— Direction —
Give back the lines exactly, from the first one to the line with "module at_battery() translate([0, battery_y, 0])", both ends included.

— Provided data —
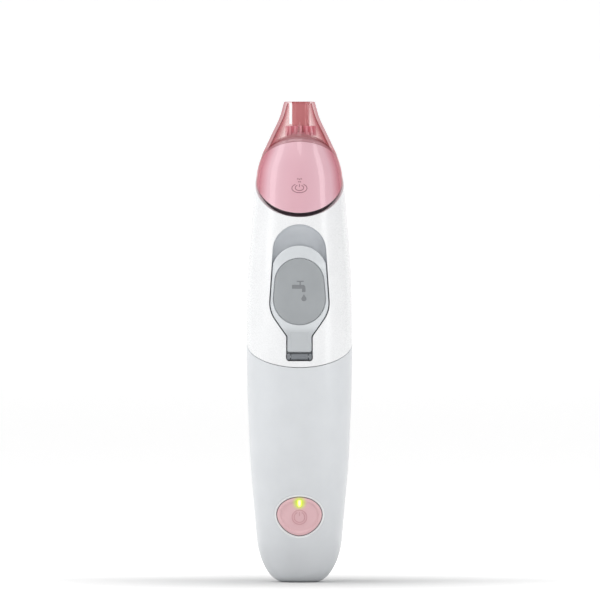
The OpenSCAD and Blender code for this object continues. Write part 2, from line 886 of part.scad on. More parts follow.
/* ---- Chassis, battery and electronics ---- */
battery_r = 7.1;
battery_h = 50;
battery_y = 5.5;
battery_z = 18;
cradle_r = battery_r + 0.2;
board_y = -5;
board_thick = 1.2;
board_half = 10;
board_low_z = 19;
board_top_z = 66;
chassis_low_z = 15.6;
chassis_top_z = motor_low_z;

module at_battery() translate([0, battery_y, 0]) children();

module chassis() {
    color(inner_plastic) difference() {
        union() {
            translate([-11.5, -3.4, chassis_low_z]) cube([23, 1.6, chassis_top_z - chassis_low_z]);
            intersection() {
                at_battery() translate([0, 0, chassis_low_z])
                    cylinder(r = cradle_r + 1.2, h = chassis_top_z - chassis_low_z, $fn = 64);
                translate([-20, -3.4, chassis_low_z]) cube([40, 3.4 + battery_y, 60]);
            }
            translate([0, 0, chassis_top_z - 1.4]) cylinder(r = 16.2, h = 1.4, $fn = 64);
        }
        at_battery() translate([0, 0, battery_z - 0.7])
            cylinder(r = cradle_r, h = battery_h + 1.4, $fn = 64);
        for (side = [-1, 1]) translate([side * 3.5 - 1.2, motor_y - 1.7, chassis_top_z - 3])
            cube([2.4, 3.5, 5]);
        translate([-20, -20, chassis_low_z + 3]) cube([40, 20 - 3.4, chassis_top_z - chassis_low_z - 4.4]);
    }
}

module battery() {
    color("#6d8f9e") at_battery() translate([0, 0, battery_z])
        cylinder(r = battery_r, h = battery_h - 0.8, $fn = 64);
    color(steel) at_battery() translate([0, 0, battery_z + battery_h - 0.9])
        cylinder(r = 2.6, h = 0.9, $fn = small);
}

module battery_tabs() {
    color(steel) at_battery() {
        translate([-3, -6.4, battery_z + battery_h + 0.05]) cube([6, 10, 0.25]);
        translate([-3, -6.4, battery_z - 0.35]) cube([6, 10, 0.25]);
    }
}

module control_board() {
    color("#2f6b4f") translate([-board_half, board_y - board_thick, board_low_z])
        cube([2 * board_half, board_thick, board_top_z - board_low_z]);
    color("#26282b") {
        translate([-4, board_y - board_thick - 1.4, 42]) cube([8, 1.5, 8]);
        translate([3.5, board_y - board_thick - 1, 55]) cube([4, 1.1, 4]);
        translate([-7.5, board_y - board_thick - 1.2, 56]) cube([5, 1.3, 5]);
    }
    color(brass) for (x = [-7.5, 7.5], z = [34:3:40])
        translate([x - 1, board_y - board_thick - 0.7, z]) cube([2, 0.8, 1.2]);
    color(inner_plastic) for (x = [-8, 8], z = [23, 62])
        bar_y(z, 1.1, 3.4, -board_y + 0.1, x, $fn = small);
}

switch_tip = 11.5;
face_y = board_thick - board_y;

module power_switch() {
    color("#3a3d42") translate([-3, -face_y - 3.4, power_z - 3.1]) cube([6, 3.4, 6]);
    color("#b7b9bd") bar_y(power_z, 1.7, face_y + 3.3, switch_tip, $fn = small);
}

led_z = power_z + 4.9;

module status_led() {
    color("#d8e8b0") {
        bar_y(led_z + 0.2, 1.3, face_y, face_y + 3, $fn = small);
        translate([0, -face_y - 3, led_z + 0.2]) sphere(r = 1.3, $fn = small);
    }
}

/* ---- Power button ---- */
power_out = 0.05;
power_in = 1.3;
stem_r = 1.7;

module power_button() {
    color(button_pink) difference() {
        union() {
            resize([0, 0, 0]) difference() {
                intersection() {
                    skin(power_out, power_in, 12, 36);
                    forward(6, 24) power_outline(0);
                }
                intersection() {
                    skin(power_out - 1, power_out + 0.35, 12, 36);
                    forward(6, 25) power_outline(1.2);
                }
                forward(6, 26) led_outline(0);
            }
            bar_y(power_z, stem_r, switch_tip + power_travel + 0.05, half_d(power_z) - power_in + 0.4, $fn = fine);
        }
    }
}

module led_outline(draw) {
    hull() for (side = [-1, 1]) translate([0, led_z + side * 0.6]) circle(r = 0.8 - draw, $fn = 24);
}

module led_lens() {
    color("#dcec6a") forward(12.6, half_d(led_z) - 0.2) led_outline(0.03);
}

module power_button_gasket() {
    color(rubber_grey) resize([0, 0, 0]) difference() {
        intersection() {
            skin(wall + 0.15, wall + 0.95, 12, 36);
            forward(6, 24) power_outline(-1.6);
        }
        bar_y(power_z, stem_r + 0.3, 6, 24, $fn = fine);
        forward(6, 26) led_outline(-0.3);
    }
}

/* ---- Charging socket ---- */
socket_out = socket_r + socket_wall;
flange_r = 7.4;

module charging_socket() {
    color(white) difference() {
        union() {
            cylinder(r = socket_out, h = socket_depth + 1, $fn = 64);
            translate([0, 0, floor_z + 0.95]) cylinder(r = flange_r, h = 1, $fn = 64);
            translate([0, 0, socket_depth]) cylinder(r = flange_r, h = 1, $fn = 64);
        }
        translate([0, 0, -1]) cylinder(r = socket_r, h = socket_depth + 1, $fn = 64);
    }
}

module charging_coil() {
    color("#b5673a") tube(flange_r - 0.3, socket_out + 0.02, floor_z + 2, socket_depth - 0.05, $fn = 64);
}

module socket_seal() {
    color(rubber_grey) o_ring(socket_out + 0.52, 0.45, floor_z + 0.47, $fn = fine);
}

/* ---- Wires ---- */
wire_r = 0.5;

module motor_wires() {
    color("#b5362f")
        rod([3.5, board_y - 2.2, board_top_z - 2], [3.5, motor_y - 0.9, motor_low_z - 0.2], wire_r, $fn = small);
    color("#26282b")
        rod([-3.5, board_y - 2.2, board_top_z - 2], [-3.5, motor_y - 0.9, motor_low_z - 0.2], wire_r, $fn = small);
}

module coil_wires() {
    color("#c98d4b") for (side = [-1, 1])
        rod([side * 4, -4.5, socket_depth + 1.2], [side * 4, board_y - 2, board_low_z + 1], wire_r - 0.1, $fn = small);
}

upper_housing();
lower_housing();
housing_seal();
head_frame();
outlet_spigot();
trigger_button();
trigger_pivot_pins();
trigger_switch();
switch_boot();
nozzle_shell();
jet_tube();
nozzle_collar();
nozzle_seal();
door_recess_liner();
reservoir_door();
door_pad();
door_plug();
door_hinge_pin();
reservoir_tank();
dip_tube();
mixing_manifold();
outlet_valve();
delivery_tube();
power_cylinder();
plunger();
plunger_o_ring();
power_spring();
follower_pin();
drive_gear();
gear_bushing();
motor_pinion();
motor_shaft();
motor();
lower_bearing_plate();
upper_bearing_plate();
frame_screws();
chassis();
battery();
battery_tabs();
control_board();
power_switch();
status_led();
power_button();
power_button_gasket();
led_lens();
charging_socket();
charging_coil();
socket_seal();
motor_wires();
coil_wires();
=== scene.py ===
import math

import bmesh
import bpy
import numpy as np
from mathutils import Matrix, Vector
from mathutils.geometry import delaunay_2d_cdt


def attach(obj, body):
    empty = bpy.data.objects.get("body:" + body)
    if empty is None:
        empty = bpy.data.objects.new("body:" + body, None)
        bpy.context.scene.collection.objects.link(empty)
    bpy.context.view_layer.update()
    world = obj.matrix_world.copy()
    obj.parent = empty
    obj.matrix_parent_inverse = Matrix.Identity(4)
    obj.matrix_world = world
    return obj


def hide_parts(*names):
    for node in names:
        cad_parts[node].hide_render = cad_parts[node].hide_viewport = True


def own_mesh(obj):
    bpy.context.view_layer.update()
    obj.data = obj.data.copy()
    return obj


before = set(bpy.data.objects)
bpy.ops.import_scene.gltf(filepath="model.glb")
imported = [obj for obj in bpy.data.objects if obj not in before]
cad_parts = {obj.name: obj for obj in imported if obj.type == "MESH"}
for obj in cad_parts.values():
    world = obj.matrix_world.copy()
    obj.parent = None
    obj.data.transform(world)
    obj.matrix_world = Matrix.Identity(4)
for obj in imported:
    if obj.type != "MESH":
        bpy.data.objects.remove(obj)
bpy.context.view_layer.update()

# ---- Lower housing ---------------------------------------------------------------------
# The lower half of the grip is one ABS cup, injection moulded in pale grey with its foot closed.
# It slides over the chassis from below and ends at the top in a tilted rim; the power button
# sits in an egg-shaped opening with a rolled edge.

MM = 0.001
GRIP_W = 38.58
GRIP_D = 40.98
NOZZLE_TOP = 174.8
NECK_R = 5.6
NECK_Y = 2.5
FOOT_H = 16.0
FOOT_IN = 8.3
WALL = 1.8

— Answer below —
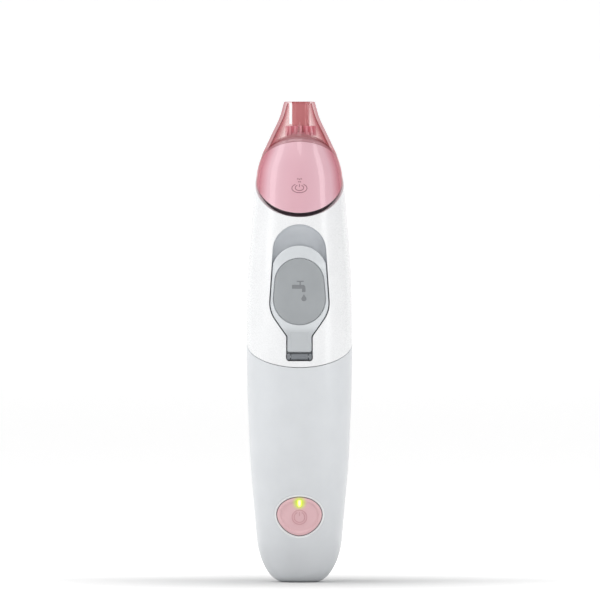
The OpenSCAD and Blender code for this object continues. Write part 2, from line 886 of part.scad on. More parts follow.
/* ---- Chassis, battery and electronics ---- */
battery_r = 7.1;
battery_h = 50;
battery_y = 5.5;
battery_z = 18;
cradle_r = battery_r + 0.2;
board_y = -5;
board_thick = 1.2;
board_half = 10;
board_low_z = 19;
board_top_z = 66;
chassis_low_z = 15.6;
chassis_top_z = motor_low_z;

module at_battery() translate([0, battery_y, 0]) children();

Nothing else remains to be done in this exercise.